A country like UAE has more towers, more infrastructure, more money to capitalise projects, more complexes, more world issue relates summits, more of everything and still they need to allow institutes to make MORE MONEY out of education, health care and basic needs of average Human Requirements. Parting with money is more priority than parting with knowledge here in these times.
Because Education is also turning out to be a Commercial activity today quite similar to the process of sale of a mobile.theWe even have very less teachers these days who really have the passion to teach childern & groom values in them. Our children are our future then why make education so expensive which should be a dutiful contribution from us to them.
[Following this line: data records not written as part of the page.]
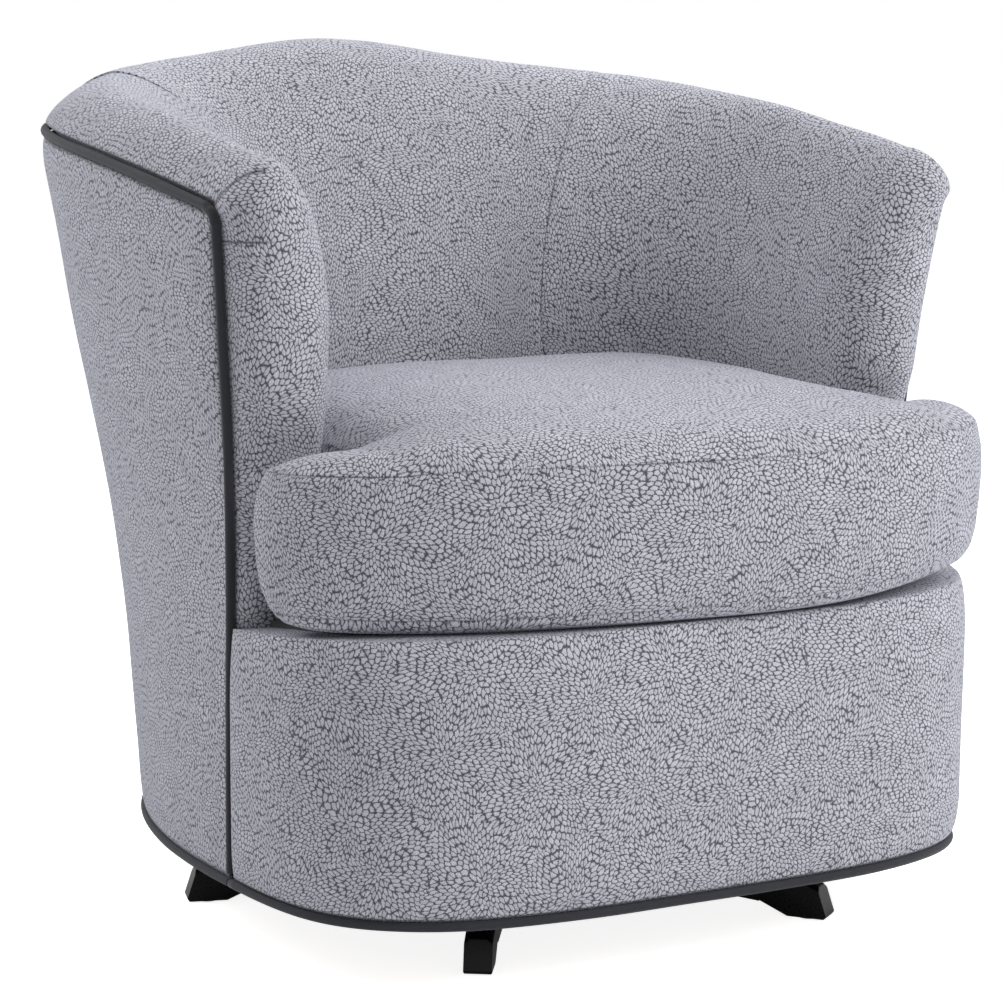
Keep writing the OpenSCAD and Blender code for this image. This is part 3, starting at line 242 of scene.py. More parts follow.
@dataclass(frozen=True)
class ChairForm:
    """Outlines and side profiles that every cover follows, about the swivel axis.

    Widths are half widths, depths run from the swivel axis or the piping, and a power shapes a bend.
    """

    swivel_y: float = -0.0477459
    low_half_w: float = 0.343
    low_back: float = 0.429
    low_front: float = 0.342
    low_z: float = 0.067
    top_half_w: float = 0.385
    top_back: float = 0.469
    top_back_z: float = 0.722
    top_front_z: float = 0.654
    top_swell: float = 0.007
    foot_swell: float = 0.003
    arm_front_top: float = 0.149
    arm_front_low: float = 0.098
    inside_half_w: float = 0.268
    inside_back_y: float = 0.215
    roll_back: float = 0.078
    roll_front: float = 0.040
    crown_back: float = 0.081
    crown_front: float = 0.045
    arm_bulge: float = 0.046
    arm_low_bulge: float = 0.022
    deck_z: float = 0.307
    low_back_power: float = 2.18
    low_front_power: float = 3.56
    low_turn_y: float = -0.084
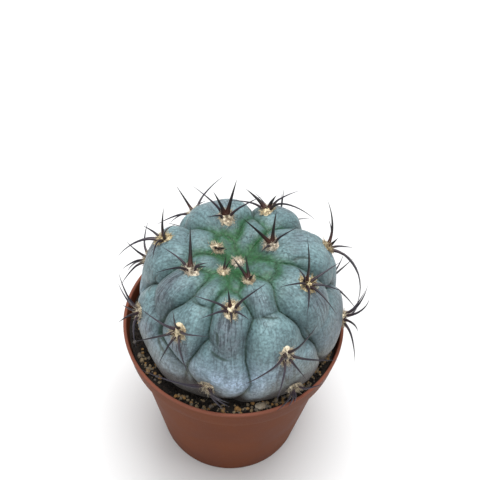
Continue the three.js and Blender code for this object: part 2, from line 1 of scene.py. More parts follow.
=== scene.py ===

Some of the successful businessmen have turned schooling into a cut throat business in UAE and many parts of the world. Atleast in UAE, the fees needs to come down as there are more people leaving due to losing their family income and the rents coming down. Greed is what drives such businessmen and they have turned education from service sector to the most commercially viable business of modern times.. Govt needs to interfere and audit these groups and also fix a ceiling on the fees they charge based on each schools facilties.. Only Govt can help reduce the commercialisation of schooling business and make it more affordable for all in UAE..
Every private school in the UAE should be forced to provide a certain percentage of free places for children whose parents cannot efford proper school education. And the number of these sholarships should be so high to cover all children in the UAE.
Like the right to breath air, education should be the right of every citizen, not a privilege for the rich. There should be a waiving of fees for those who cannot afford them, but it should be mandatory for all children to attend schooling between the ages of 6 to 17 years. This would also include students with special needs - regardless of the severity of the disability. Despite the fact that people seem to equate physical challenges with mental capacity; and mental challenges with a total lack of functional ability these students can be educated if not in academic abilities, certainly in social abilities which are so important for aceptance into society as a whole. There should be a portion of the budget set aside for an education "kitty" for those who are unable to pay. Those on social welfare benefits should automatically have the fees waived but would have to produce their social welfare registration number, and those whose income was below a certain benchmark could also be on the qualifying list of people who would benefit from the "kitty funding"
Gloria, Emiratis have amongst the best education benefits globally - Their college education is fully subsidized (to my knowledge, regardless of means and regardless of institution), along with room, books, flights back home during breaks, and a monthly $1,000 stipend. I.e.: an Emirati kid can go to an Ivy League school without paying a penny, and will actually earn $12,000 a year for doing so. Sweet deal if you ask me... I think the 27,000 mentioned above are expatriate children, with families of limited means. The charity schools are undoubtedly doing a service, but i believe that for-profit schools should be required to allow a certain percentage of students of below-average means to attend. If the kids are competent, the school should provide subsidies / scholarships provided that the school can afford to do so - perhaps this comes in the means of a small surcharge levied to all parents of school-going children (a tiny 1-2 percentage of tuition, not a flat fee so as to not penalize poorer families to a higher relative degree). Just a thought...
Education has to be put in in the topmost agenda and initiative from the corporate houses in terms of Corporate Social Responsibility has to be implemented strongly. When it comes to education this should not be considered as liberal issue..It is a great and alarming concern and some strong bold step has to be taken and awareness programme and government initiative can only resolve in reducing the huge numbers...It's everybody concern and two minds is better than one.
@kingskaiser - not so - national children have to apply for their places - there are not enough government slots, and if they choose to go to a 'private' university, it has to be paid by them. Students can apply for grants/scholarships through a number of organisations, but again the spaces are limited. As for studying overseas, a number of those programmes have now ceased, or the students have been returned here to the UAE for studies. When we refer to nationals, we tend to forget that they have their own 'clique' system in place, which favours the few. If you are a child born of a national mother and a father of another nationality, you are not treated the same - sad but true. I know loads of kids who want a place at university, because they realise that this is their only way to better themselves and ensure that they can support their families, however, due to financial constraints this is not possible - you try being one of 25 kids, a girl, and asking your parents to pay for a university place - it ain't likely to happen. @Rakesh - you are right, perhaps companies should be asked to contribute one college place per year to students - irrespective of nationality - students don't stay in school for ever, so the cost would even out over time - seeing as companies aren't taxed as heavily here, they could consider this option, as a way of giving back to the community - it wouldn't cost them much, they could determine the degree course to support, and that way hopefully help to develop students that are aligned with their area of business - grow the people you need, rather than importing them from overseas. Let's keep it simple. Multinationals need to do more to support this market - no wonder this region touted as the most profitable - they make their largest margins here.